There’s an interesting wrinkle in the debate over free speech, which has to do with the issue of truth. If I say that Stephen Harper is the worst Prime Minister we’ve ever had, that falls under the category of political criticism and opinion, which is protected speech. However, if I say that Stephen Harper raped a 12 year-old girl in 1997, that falls under the auspices of defamation and is punishable under law (where I would have to produce some evidence or face a legal repercussion). Both of these things are reasonable statutes – while we should be allowed to criticize our political leaders (and each other), it would certainly be harmful to society as a whole if people were allowed to level damaging accusations at each other without restraint.

There is, however, a large middle ground where the line between these two things blurs. If I say, for example, that Stephen Harper seems to me like a guy who would rape a 12 year-old child, that’s still my opinion, but it’s definitely defamatory. What if someone tells me that they heard that Stephen Harper did something like that, and I repeat their lie based on faulty information? Is that my fault? What if I am a prominent public figure? Does my position as an opinion leader impart on me some responsibility to check into the factuality of claims that I make before I repeat them?

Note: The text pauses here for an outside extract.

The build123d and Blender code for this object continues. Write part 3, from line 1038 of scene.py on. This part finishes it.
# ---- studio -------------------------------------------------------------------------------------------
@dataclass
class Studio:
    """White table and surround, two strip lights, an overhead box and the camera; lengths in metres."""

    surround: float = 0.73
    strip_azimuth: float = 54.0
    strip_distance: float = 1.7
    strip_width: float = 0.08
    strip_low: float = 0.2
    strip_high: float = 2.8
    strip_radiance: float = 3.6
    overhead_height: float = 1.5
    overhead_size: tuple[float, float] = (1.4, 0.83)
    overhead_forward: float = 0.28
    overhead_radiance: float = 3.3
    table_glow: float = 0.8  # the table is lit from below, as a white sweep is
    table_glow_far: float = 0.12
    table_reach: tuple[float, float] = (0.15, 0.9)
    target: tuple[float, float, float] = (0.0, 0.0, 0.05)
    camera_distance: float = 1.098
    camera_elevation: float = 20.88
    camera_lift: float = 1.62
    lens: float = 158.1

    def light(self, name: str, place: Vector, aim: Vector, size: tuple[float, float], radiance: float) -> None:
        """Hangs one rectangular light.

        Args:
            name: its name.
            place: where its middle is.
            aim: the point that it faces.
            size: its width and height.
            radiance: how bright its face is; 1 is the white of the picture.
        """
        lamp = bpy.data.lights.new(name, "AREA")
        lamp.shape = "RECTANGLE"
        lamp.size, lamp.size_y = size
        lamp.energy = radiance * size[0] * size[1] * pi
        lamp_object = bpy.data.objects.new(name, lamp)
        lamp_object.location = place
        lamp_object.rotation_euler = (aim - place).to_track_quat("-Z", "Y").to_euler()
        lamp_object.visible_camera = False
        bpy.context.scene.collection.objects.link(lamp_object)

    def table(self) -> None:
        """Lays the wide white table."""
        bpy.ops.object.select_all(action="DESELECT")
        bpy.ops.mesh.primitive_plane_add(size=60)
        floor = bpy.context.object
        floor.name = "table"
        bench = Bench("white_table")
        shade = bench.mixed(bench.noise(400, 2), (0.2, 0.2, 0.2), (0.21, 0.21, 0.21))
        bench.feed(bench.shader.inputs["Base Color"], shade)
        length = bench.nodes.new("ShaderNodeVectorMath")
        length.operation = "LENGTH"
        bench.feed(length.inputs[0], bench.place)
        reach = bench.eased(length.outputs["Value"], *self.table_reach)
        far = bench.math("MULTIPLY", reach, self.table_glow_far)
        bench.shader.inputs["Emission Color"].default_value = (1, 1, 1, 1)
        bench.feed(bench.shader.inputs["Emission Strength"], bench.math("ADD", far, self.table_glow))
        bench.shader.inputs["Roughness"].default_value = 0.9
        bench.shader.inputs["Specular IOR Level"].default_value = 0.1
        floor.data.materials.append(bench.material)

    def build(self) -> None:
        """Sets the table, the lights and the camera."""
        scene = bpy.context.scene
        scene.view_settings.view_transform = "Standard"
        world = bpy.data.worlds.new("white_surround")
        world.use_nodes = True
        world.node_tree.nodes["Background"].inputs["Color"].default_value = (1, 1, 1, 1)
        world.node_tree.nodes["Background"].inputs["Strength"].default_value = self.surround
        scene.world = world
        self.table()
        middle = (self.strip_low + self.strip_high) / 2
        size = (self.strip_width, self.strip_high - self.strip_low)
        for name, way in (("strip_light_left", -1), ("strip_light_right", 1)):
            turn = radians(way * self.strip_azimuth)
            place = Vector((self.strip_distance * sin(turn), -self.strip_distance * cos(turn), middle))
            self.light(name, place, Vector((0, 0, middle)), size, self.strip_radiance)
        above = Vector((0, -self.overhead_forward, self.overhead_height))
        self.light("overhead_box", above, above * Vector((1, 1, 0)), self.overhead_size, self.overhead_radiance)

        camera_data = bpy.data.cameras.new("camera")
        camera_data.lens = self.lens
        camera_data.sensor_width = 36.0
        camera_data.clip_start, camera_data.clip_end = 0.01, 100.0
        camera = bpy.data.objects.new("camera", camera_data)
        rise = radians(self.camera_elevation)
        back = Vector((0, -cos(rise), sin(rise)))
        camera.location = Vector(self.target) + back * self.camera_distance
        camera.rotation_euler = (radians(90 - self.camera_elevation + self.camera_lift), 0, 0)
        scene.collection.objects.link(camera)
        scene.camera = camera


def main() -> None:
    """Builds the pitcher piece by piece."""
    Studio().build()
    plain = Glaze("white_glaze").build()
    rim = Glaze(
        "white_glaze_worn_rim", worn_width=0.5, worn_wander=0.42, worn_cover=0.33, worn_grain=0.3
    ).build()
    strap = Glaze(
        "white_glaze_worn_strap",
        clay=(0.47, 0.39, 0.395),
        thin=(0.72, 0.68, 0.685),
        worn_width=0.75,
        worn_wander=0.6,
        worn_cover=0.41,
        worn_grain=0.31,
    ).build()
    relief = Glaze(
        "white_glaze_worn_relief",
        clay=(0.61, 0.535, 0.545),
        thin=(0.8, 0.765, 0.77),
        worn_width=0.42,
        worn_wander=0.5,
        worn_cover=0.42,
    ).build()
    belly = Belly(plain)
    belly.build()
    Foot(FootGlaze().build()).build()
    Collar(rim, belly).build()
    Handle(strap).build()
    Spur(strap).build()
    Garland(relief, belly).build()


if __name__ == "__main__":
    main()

What about if instead of being a singular opinion leader, I am a news organization? Do I have a duty, both to the public and to the rule of law, to ensure that the things that I report are based in fact? The CRTC seems to think so:

The CRTC has withdrawn a controversial proposal that would have given TV and radio stations more leeway to broadcast false or misleading news. Indeed, the broadcast regulator now says it never wanted the regulatory change in the first place and was only responding to orders from a parliamentary committee. The committee last week quietly withdrew its request for regulatory amendments in the face of a public backlash.

The CRTC has been in the news quite a bit recently for its approach to telecommunications, the Fox News North issue, and now once again for its withdrawal of its own proposal over false news.

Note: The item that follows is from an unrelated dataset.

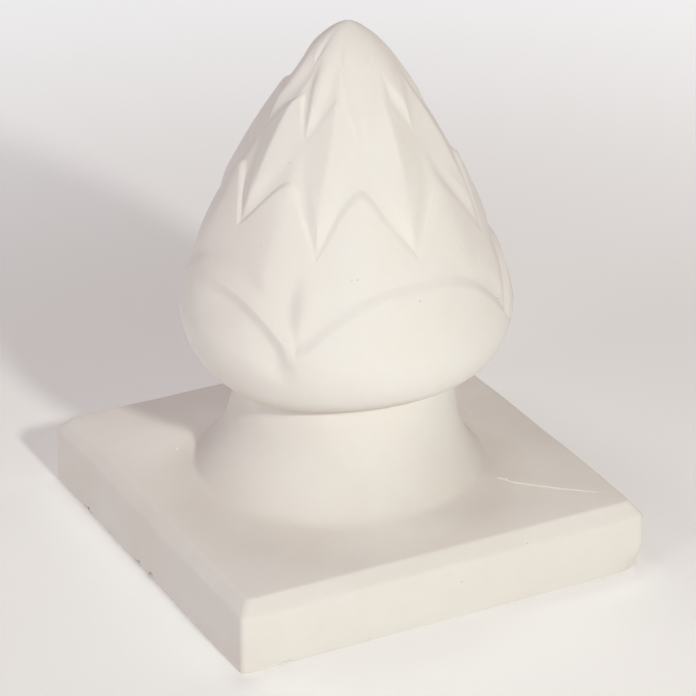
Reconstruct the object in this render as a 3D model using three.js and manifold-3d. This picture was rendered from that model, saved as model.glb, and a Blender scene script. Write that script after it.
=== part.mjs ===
// A pinecone finial of cast stone: a square slab, a round flared neck and a cone of overlapping scales,
// all in one casting. Millimetres, +Z up. The origin is the middle of the flat underside, and the slab's
// sides face X and Y.

import * as THREE from 'three';
import { mergeVertices } from 'three/addons/utils/BufferGeometryUtils.js';
import Module from 'manifold-3d';

// Slab: full width at its underside, sides that lean in a little, a chamfer, and a top that rises faintly
// to the middle.
const SLAB_WIDTH = 200;
const SLAB_SIDE_HEIGHT = 25.5;
const SLAB_SIDE_LEAN = 1;
const CHAMFER_WIDTH = 5;
const CHAMFER_HEIGHT = 6;
const TOP_RISE = 3;

// Neck: a cove from its foot ring on the slab up to the crease under the cone.
const NECK_HEIGHT = 45.5;
const NECK_TOP_RADIUS = 49;
const NECK_FOOT_RADIUS = 65;
const NECK_COVE_POWER = 2.6;
const NECK_SINK = 4;

// Cone: its height from the crease to the rounded tip, its widest radius and how far up that comes.
const CONE_HEIGHT = 161;
const BELLY_RADIUS = 72;
const BELLY_SHARE = 0.22;
const CREASE_INSET = 3;
const UNDERSIDE_POWER = 0.55;
const SHOULDER_POWER = 1.33;
const TIP_POWER = 0.72;

// Rings of scales from the lowest up. Heights and depths are shares of the cone's height, and a midrib is the
// azimuth in degrees of the middle of one scale.
const RINGS = [
  { scales: 4, midrib: -90, valley: 0.225, tip: 0.39, arch: 2.6, step: 0.014, facet: 0 },
  { scales: 8, midrib: -108, valley: 0.49, tip: 0.635, arch: 1.25, step: 0.013, facet: 0.5 },
  { scales: 8, midrib: -130.5, valley: 0.73, tip: 0.835, arch: 1.2, step: 0.011, facet: 1.05 },
  { scales: 8, midrib: -108, valley: 0.86, tip: 0.945, arch: 1.2, step: 0.006, facet: 0.8 },
];
const RECESS_REACH = 0.1;
const FACET_REACH = 0.16;

// The lowest scales have a rolled rim with a shallow hollow inside it, and a groove between neighbours.
const RIM_RISE = 0.006;
const RIM_INSET = 0.022;
const RIM_BREADTH = 0.018;
const HOLLOW_DEPTH = 0.006;
const HOLLOW_INSET = 0.075;
const HOLLOW_BREADTH = 0.04;
const GROOVE_DEPTH = 0.012;
const GROOVE_BREADTH = 0.3;

// Fineness of the faceted solid. The cone's rows of points lie in bands from one ring's edge to the next.
const SEGMENTS = 80;
const BAND_ROWS = [14, 10, 8, 5, 5];
const EDGE_GAP = 0.004;
const UNDERSIDE_CROWDING = 1.4;
const NECK_ROWS = 8;

const SLAB_HEIGHT = SLAB_SIDE_HEIGHT + CHAMFER_HEIGHT;
const CREASE_Z = SLAB_HEIGHT + NECK_HEIGHT;
const CREASE_RADIUS = NECK_TOP_RADIUS - CREASE_INSET;
const FULL_TURN = 360;
const SLAB_SIDES = 4;
const SLOPE_SPAN = 2;
const MERGE_DISTANCE = 1e-4;

const wasm = await Module();
wasm.setup();

const smooth = (t) => THREE.MathUtils.smoothstep(t, 0, 1);
const hump = (t) => Math.exp(-t * t);

// Height of the slab's top surface at a distance from the axis, measured towards a side.
function slabTopAt(distance) {
  const flatHalf = SLAB_WIDTH / 2 - SLAB_SIDE_LEAN - CHAMFER_WIDTH;
  return SLAB_HEIGHT + TOP_RISE * (1 - distance / flatHalf);
}

// Radius of the plain cone, before any carving, at a share of its height.
function plainRadius(share) {
  if (share < BELLY_SHARE) {
    const below = 1 - share / BELLY_SHARE;
    return CREASE_RADIUS + (BELLY_RADIUS - CREASE_RADIUS) * (1 - below ** 2) ** UNDERSIDE_POWER;
  }
  const above = (share - BELLY_SHARE) / (1 - BELLY_SHARE);
  return BELLY_RADIUS * Math.max(1 - above ** SHOULDER_POWER, 0) ** TIP_POWER;
}

// Place across a scale: 0 on its midrib and 1 or -1 on the groove that it shares with its neighbour.
function across(ring, azimuth) {
  const pitch = FULL_TURN / ring.scales;
  const offset = azimuth - ring.midrib;
  return (2 * (offset - pitch * Math.round(offset / pitch))) / pitch;
}

// Height at which a ring's scales end: an arch with its top on the midrib.
function edgeShare(ring, azimuth) {
  return ring.valley + (ring.tip - ring.valley) * (1 - Math.abs(across(ring, azimuth)) ** ring.arch);
}

// Distance down from a ring's edge, measured square to it, as a share of the cone's height. The edge's slope
// is taken over a few degrees.
function insideEdge(ring, azimuth, share) {
  const rise = edgeShare(ring, azimuth + SLOPE_SPAN) - edgeShare(ring, azimuth - SLOPE_SPAN);
  const run = (THREE.MathUtils.degToRad(2 * SLOPE_SPAN) * plainRadius(share)) / CONE_HEIGHT;
  return (edgeShare(ring, azimuth) - share) / Math.hypot(1, rise / run);
}

// Flat faces on both sides of a midrib, as a factor on the radius.
function facetFactor(ring, azimuth, share) {
  const half = Math.PI / ring.scales;
  const flat = Math.cos(half) / Math.cos(half * (1 - Math.abs(across(ring, azimuth))));
  const strength = ring.facet * smooth(1 - (ring.valley - share) / FACET_REACH);
  return 1 - strength * (1 - flat);
}

// Rolled rim, hollow and side groove of the lowest scales, as a share of the cone's height.
function rimRelief(ring, azimuth, share) {
  const inside = insideEdge(ring, azimuth, share);
  const rim = RIM_RISE * hump((inside - RIM_INSET) / RIM_BREADTH);
  const hollow = HOLLOW_DEPTH * hump((inside - HOLLOW_INSET) / HOLLOW_BREADTH);
  const groove = GROOVE_DEPTH * hump((1 - Math.abs(across(ring, azimuth))) / GROOVE_BREADTH);
  return (rim - hollow - groove) * smooth(share / ring.valley);
}

// Share of the height at a place in a band, so that the rows of points follow the edges of the scales.
function bandShare(band, along, azimuth) {
  if (band === 0) {
    return edgeShare(RINGS[0], azimuth) * along ** UNDERSIDE_CROWDING;
  }
  const low = edgeShare(RINGS[band - 1], azimuth) + EDGE_GAP;
  const high = band === RINGS.length ? 1 : edgeShare(RINGS[band], azimuth);
  return THREE.MathUtils.lerp(low, high, along);
}

// Radius of the carved cone in a band. A ring's scales stand proud of the ring above, which starts recessed
// behind them.
function carvedRadius(band, azimuth, share) {
  let radius = plainRadius(share);
  if (band < RINGS.length) {
    radius *= facetFactor(RINGS[band], azimuth, share);
  }
  if (band === 0) {
    radius += rimRelief(RINGS[0], azimuth, share) * CONE_HEIGHT;
  } else {
    const below = RINGS[band - 1];
    const climbed = (share - edgeShare(below, azimuth)) / RECESS_REACH;
    radius -= below.step * CONE_HEIGHT * (1 - smooth(climbed)) * smooth((1 - share) / RECESS_REACH);
  }
  return radius;
}

// Turns a lathe about +Z into a closed solid whose vertices are shared.
function closedSolid(geometry) {
  const bare = geometry.clone().rotateX(Math.PI / 2);
  bare.deleteAttribute('normal');
  bare.deleteAttribute('uv');
  const merged = mergeVertices(bare, MERGE_DISTANCE);
  const corners = merged.index.array;
  const triangles = [];
  for (let i = 0; i < corners.length; i += 3) {
    const [a, b, c] = corners.slice(i, i + 3);
    if (a !== b && b !== c && c !== a) {
      triangles.push(a, b, c);
    }
  }
  const vertProperties = new Float32Array(merged.attributes.position.array);
  const triVerts = new Uint32Array(triangles);
  return new wasm.Manifold(new wasm.Mesh({ numProp: 3, vertProperties, triVerts }));
}

// Slab: a lathe with one segment a side, so that the outline drawn through a corner gives four equal sides.
function slabSolid() {
  const corner = Math.SQRT2;
  const half = SLAB_WIDTH / 2;
  const sideTop = half - SLAB_SIDE_LEAN;
  const outline = [
    new THREE.Vector2(0, 0),
    new THREE.Vector2(half * corner, 0),
    new THREE.Vector2(sideTop * corner, SLAB_SIDE_HEIGHT),
    new THREE.Vector2((sideTop - CHAMFER_WIDTH) * corner, SLAB_HEIGHT),
    new THREE.Vector2(0, SLAB_HEIGHT + TOP_RISE),
  ];
  return closedSolid(new THREE.LatheGeometry(outline, SLAB_SIDES, Math.PI / SLAB_SIDES));
}

// Neck: its cove runs on a little way into the slab, and its top into the cone, so that the three join.
function neckSolid() {
  const footZ = slabTopAt(NECK_FOOT_RADIUS);
  const lowest = -NECK_SINK / (CREASE_Z - footZ);
  const outline = [new THREE.Vector2(0, footZ - NECK_SINK)];
  for (let row = 0; row <= NECK_ROWS; row += 1) {
    const climbed = THREE.MathUtils.lerp(lowest, 1, row / NECK_ROWS);
    const flare = (NECK_FOOT_RADIUS - NECK_TOP_RADIUS) * (1 - climbed) ** NECK_COVE_POWER;
    outline.push(new THREE.Vector2(NECK_TOP_RADIUS + flare, THREE.MathUtils.lerp(footZ, CREASE_Z, climbed)));
  }
  outline.push(new THREE.Vector2(CREASE_RADIUS, CREASE_Z + NECK_SINK));
  outline.push(new THREE.Vector2(0, CREASE_Z + NECK_SINK));
  return closedSolid(new THREE.LatheGeometry(outline, SEGMENTS));
}

// Cone: a plain lathe with a point for each row, whose points are then moved to the carved surface.
function coneSolid() {
  const rows = BAND_ROWS.flatMap((count, band) =>
    Array.from({ length: count + 1 }, (_, step) => ({ band, along: step / count })),
  );
  const outline = [new THREE.Vector2(0, 0), ...rows.map((_, row) => new THREE.Vector2(1, row))];
  const lathe = new THREE.LatheGeometry(outline, SEGMENTS);
  const points = lathe.attributes.position;
  for (let i = 0; i < points.count; i += 1) {
    const place = i % outline.length;
    if (place > 0) {
      const { band, along } = rows[place - 1];
      const turn = Math.atan2(points.getZ(i), points.getX(i));
      const azimuth = THREE.MathUtils.radToDeg(-turn);
      const share = bandShare(band, along, azimuth);
      const radius = carvedRadius(band, azimuth, share);
      points.setXYZ(i, radius * Math.cos(turn), share * CONE_HEIGHT, radius * Math.sin(turn));
    }
  }
  return closedSolid(lathe).translate([0, 0, CREASE_Z]);
}

// Gives a solid back as a geometry with flat facets.
function geometryOf(solid) {
  const { vertProperties, triVerts } = solid.getMesh();
  const geometry = new THREE.BufferGeometry();
  geometry.setAttribute('position', new THREE.BufferAttribute(vertProperties, 3));
  geometry.setIndex(new THREE.BufferAttribute(triVerts, 1));
  geometry.computeVertexNormals();
  return geometry;
}

const castStone = new THREE.MeshStandardMaterial({
  color: '#ece6dc',
  roughness: 0.85,
  metalness: 0,
  flatShading: true,
});

const finial = new THREE.Mesh(geometryOf(slabSolid().add(neckSolid()).add(coneSolid())), castStone);
finial.name = 'pinecone_finial';

const model = new THREE.Group();
model.add(finial);

export default model;
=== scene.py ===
"""A pinecone finial of cast stone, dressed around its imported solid.

The finial is one casting: a square slab, a round neck that flares into the slab, and a cone of carved
scales. Its surface is a ball of points whose rows and columns are moved, as a sculptor moves clay, to the
slab's sides, the neck's cove and the edges of the scales. The mould line, the air holes and the knocks on
the slab's lower edge are then added to it and cut from it. Lengths are in metres, azimuths are in degrees
unless a method says otherwise, the slab's sides face X and Y, and +Z is up.
"""

import logging
import math
from dataclasses import dataclass, field
from enum import Enum

import bpy
import numpy as np
from mathutils import Matrix, Vector, noise
from mathutils.bvhtree import BVHTree


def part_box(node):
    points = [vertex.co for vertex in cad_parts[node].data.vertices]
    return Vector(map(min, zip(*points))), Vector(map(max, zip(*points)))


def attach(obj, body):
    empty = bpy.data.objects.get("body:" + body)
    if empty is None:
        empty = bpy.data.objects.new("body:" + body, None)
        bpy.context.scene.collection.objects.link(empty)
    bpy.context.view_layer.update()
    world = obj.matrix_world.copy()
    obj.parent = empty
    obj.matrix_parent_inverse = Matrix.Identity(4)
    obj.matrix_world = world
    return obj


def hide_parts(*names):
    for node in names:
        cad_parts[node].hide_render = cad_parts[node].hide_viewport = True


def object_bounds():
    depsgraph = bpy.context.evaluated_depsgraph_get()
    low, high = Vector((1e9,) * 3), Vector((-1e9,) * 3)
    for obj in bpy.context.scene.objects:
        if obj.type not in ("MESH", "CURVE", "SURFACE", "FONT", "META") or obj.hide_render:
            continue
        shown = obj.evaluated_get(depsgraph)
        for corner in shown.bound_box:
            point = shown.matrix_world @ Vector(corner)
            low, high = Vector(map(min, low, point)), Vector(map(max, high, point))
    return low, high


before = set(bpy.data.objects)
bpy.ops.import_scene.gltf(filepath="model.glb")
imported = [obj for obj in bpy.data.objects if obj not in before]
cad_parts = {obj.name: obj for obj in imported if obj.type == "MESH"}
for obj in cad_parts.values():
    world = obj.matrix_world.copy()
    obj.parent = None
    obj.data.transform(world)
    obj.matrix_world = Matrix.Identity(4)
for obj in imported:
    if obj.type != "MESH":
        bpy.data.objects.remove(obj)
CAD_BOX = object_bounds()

LOG = logging.getLogger("finial")
MM = 0.001
NODE = "pinecone_finial"
BODY = "root"
COLUMNS = 320
QUARTER = math.pi / 2
PHOTO_SIZE = 696

# The cone's foot lies a little under the neck's upper end, so that no gap shows in the crease.
NECK_TOP = 78 * MM
CONE_FOOT = 77 * MM

# How fast each departure of a scale gives way to its neighbour's. At 1 it takes the whole way between ribs.
HASTE = {"rib": 1.0, "proud": 1.3, "rubbed": 1.5, "wear": 2.0, "curl": 8.0}


def smooth(value: np.ndarray) -> np.ndarray:
    """Eases from 0 to 1 as the value goes from 0 to 1, and stays there outside."""
    held = np.clip(value, 0, 1)
    return held * held * (3 - 2 * held)


def hump(value: np.ndarray) -> np.ndarray:
    """A soft bump: 1 at 0, and almost nothing past 2 either way."""
    return np.exp(-value * value)


def apart(azimuth: np.ndarray, centre: float) -> np.ndarray:
    """Degrees from a centre to each azimuth, between -180 and 180."""
    return (azimuth - centre + 180) % 360 - 180


@dataclass(frozen=True)
class Ease:
    """An ease from 0 to 1 that begins at a start and takes so much to end."""

    start: float
    over: float

    def at(self, value: np.ndarray) -> np.ndarray:
        """How far the ease has come at a value."""
        return smooth((value - self.start) / self.over)

    def around(self, azimuth: np.ndarray) -> np.ndarray:
        """How far the ease has come at an azimuth, going round from the start."""
        return smooth(apart(azimuth, self.start) / self.over)


def crowded(count: int) -> np.ndarray:
    """Places from 0 to 1 that lie closer together near both ends.

    Args:
        count: How many steps there are.

    Returns:
        One more place than steps, from 0 to 1.
    """
    return (1 - np.cos(np.pi * np.arange(count + 1) / count)) / 2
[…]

There are two issues to consider with this move. First, it is notoriously difficult to establish a standard for “truth” outside the realm of science. If we look at what is happening in Libya right now, it is both a populist uprising against a brutal dictator, and a band of anti-government rebels using unlawful force against the legitimate ruler of the country. Both of those completely contradictory claims are completely true, depending on the editorial position one takes. How could one determine which of these claims, if made from a media outlet, would be considered “false or misleading”? Are the Democrats in Wisconsin bravely refusing to capitulate to an over-reaching and clearly corrupt governor, or are they fleeing the legitimate government and abdicating the legislative role they vowed to uphold? Again, these are both completely true claims, and if station A adheres to the first, while station B trumpets the second, which one is lying? Both? Neither?

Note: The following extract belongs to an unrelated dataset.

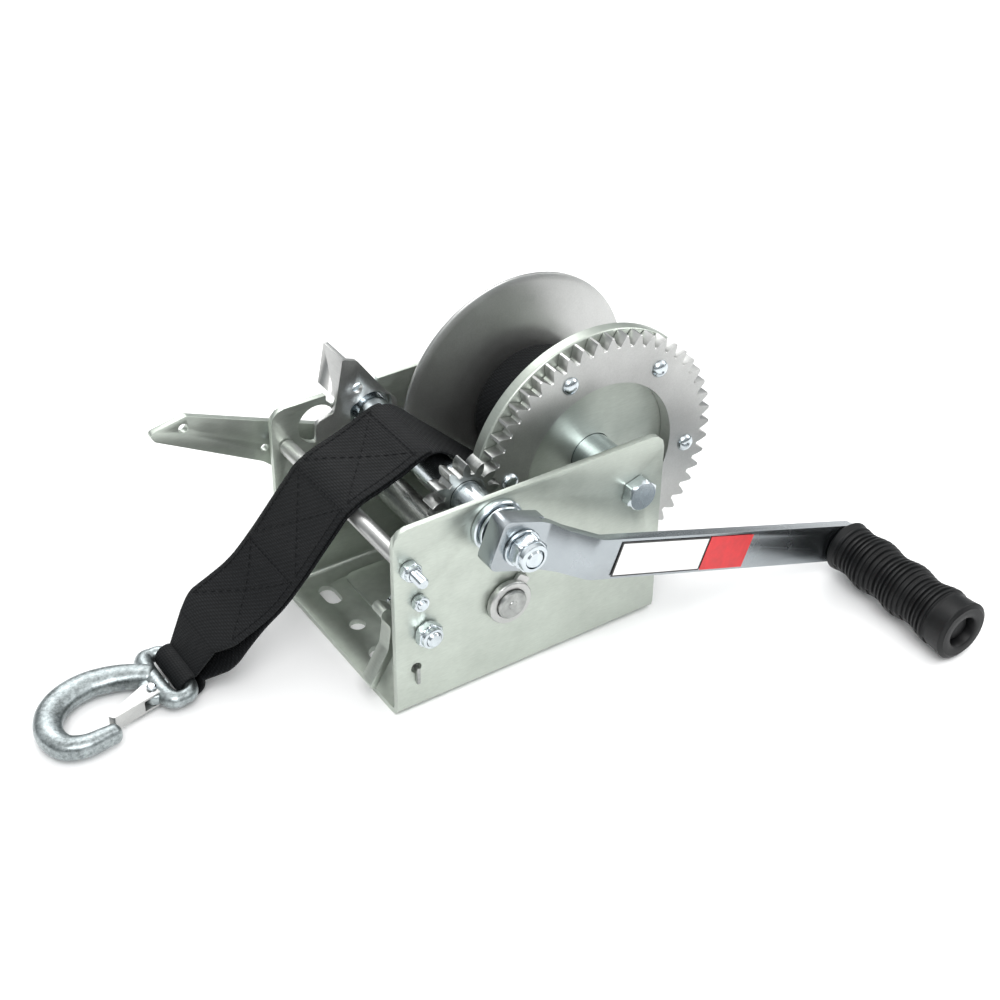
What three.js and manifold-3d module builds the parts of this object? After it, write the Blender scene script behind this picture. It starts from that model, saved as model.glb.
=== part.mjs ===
// Two-speed boat trailer winch: bent steel frame, geared reel with webbing strap and snap hook,
// sliding crank shaft, layshaft, two-way pawl, shift lock and hand brake.
// Millimetres. X runs from the strap outlet to the reel, Y from the crank side to the brake side, Z up.
// The origin is the middle of the underside of the base.
import * as THREE from 'three';
import Module from 'manifold-3d';

const wasm = await Module();
wasm.setup();

// ---- driving sizes ----
const FRAME_LENGTH = 160;
const FRAME_WIDTH = 126;
const FRAME_HEIGHT = 115;
const SHEET = 3.3;
const BEND_RADIUS = 6;
const PLATE_CORNER = 8;
const MODULE = 2.8;
const REEL_TEETH = 50;
const PINION_TEETH = 12;
const LAY_TEETH = 24;
const AXLE_FROM_REAR = 16.6;
const AXLE_HEIGHT = 85.5;
const DRIVE_LIFT = 8.8;
const STRAP_WIDTH = 52;
const STRAP_THICK = 2.2;
const WOUND_TURNS = 5.2;
const CRANK_REACH = 227;
const CRANK_DROP = 20.7;
const GRIP_LENGTH = 86;

// ---- clearances ----
const SEAT = 0.3;
const RUN = 0.4;
const BACKLASH = 0.4;

// ---- derived places ----
const FRONT = -FRAME_LENGTH / 2;
const NEAR_OUT = -FRAME_WIDTH / 2;
const NEAR_IN = NEAR_OUT + SHEET;
const FAR_OUT = FRAME_WIDTH / 2;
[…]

The second issue to keep in mind is that, thus far, this has never been an issue in Canada. The CRTC has never had to prosecute or fine a television or radio station for broadcasting false or misleading news. There’s a great diversity of opinion among the various outlets, save for the fact that we don’t have an outlet that specifically caters to the bizarro-nut right wing (we also don’t have one that caters specifically to the bizarro-nut left wing, if that helps). It’s a sort of non-issue that, if the CRTC is to be believed, was raised about 10 years ago (before the days of the Harper government) and was quietly shelved for most of that time. Given that there’s never been a challenge to the ruling, it’s hard to claim that this is an unreasonable restriction of free speech.

These two issues aside, there is still an underlying conflict at the centre of free speech when it comes to truth. Since truth is always a shifting target outside of science, banning false or misleading news is a tricky issue. By any objective standard of truth that we could agree on as a society, religious statements are all false and misleading, as are ghost stories and UFO sightings. Clearly we are not comfortable banning those statements. What do we do when someone does make a blatantly false claim in a news outlet, given that we have no precedent? While we can trumpet “extraordinary claims require extraordinary evidence” until the cows come home, can we turn that into a general rule for the state to follow? Or must we let the liars continue to lie, with our only recourse being to counter their false speech with true speech?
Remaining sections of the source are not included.